From CBS to NBC, the lack of minority roles on network television

By Alan Carter
Updated November 06, 1992 at 05:00 AM EST

Of the 36 new prime-time shows this season, a record 17 feature regular black characters. But this diversifying trend is notably weak at CBS, the only network with not even one show primarily about blacks. CBS entertainment president Jeff Sagansky says the omission is unintentional. ”Basically, you put on the best (pilots) you have,” he says. ”Obviously, there are important minority roles in some of our shows, but I still think we can do a better job.”

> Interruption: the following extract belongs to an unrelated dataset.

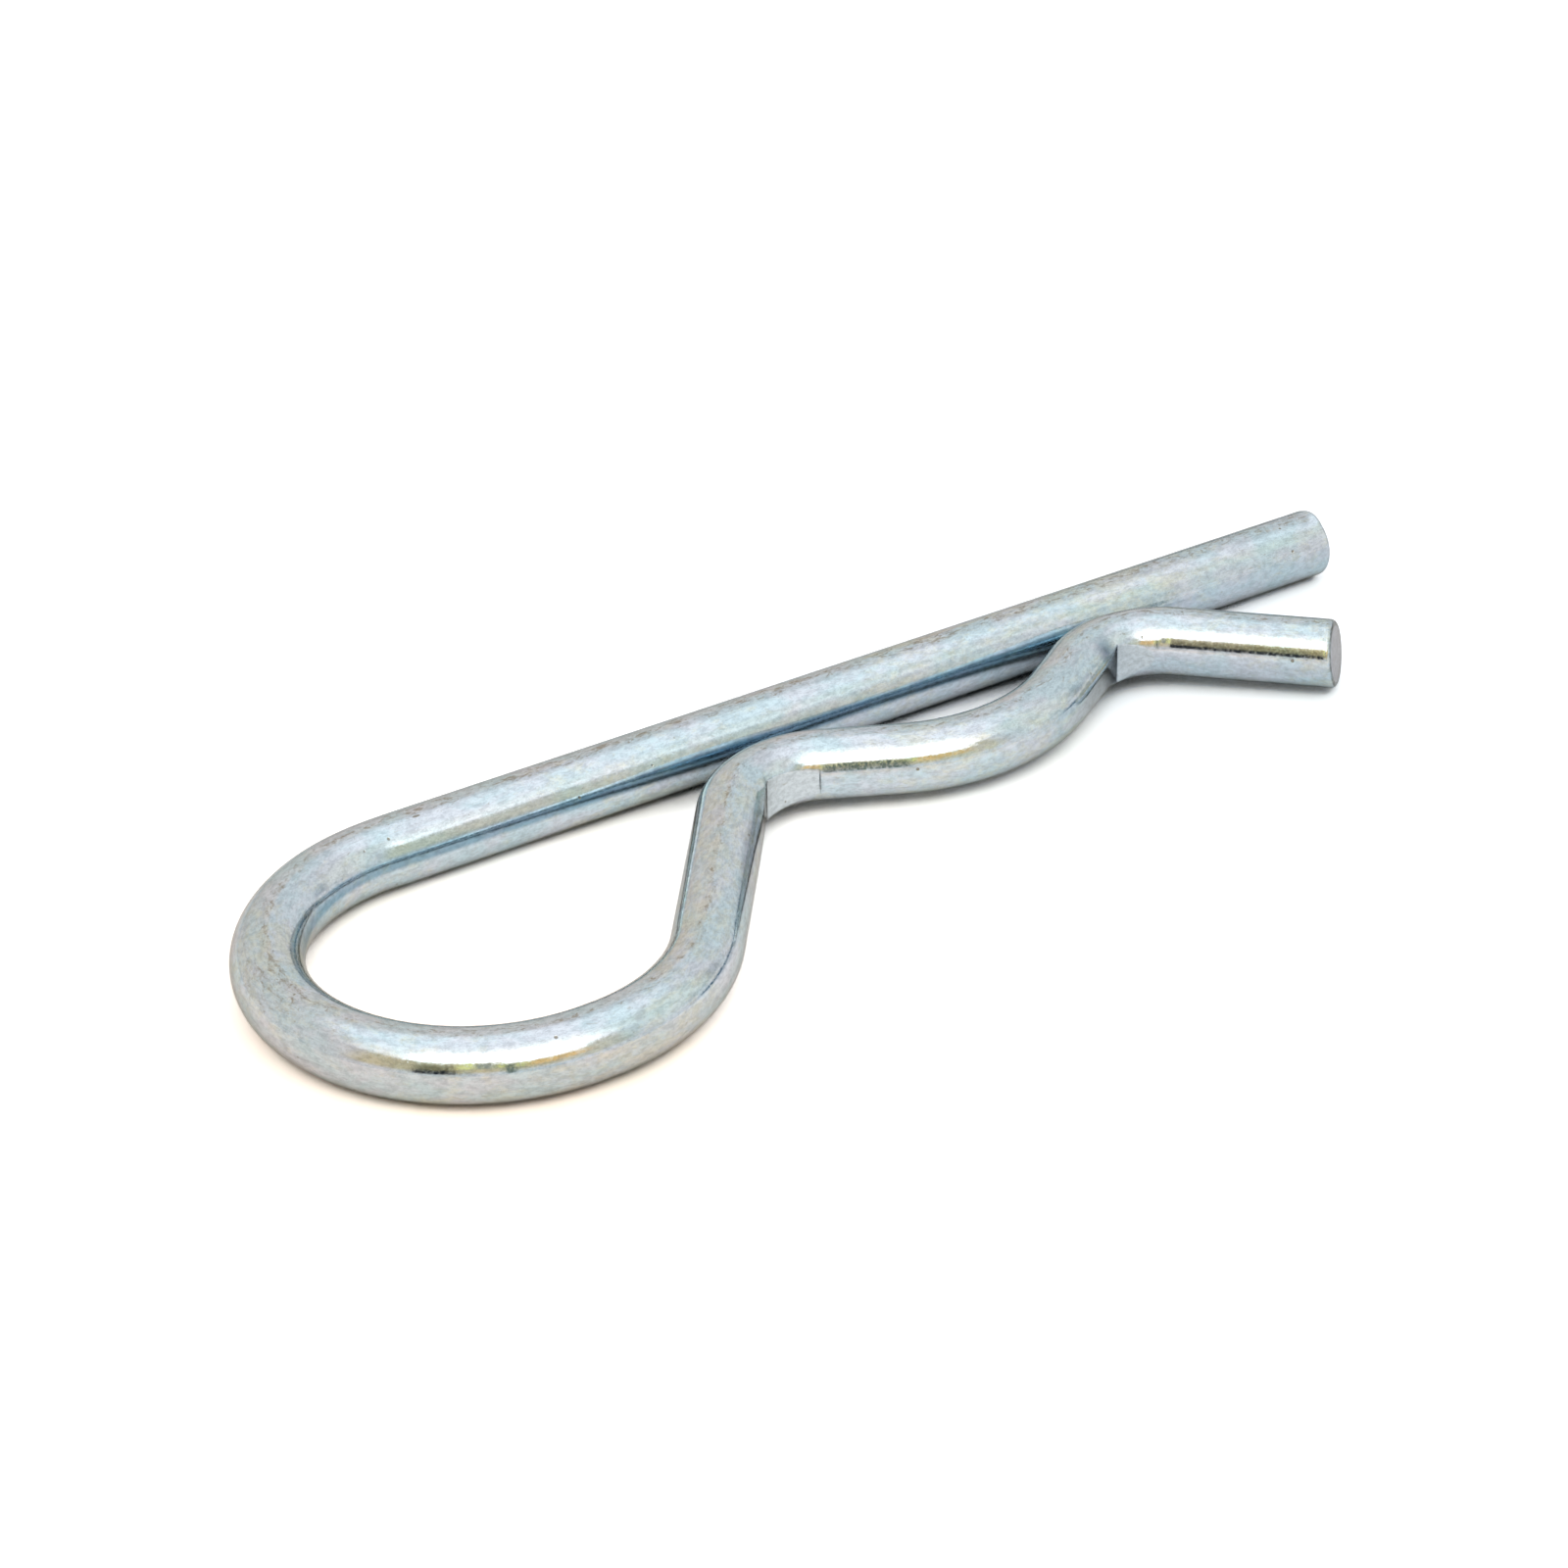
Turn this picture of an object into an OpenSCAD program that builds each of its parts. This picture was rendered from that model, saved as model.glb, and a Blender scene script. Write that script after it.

NBC leads the networks in showcasing black talent, with new programs like Here and Now and Out All Night. But NBC can’t brag too loudly: Industry critics note that roles for blacks are often stereotypical sitcom parts, like that of jive-talking Vidal (Duane Martin of Out All Night). In fact, only two black nuclear families exist on prime time, which also has a dearth of characters from other minority backgrounds.

Sagansky says CBS, for one, is ”pursuing (more minority characters) strongly,” with plans for 704 Hauser St., featuring a black family, and a series starring comic George Wallace (A Rage in Harlem). On CBS’ Love & War, producers coping with the death last month of supporting actor John Hancock intend to replace him with another black actor.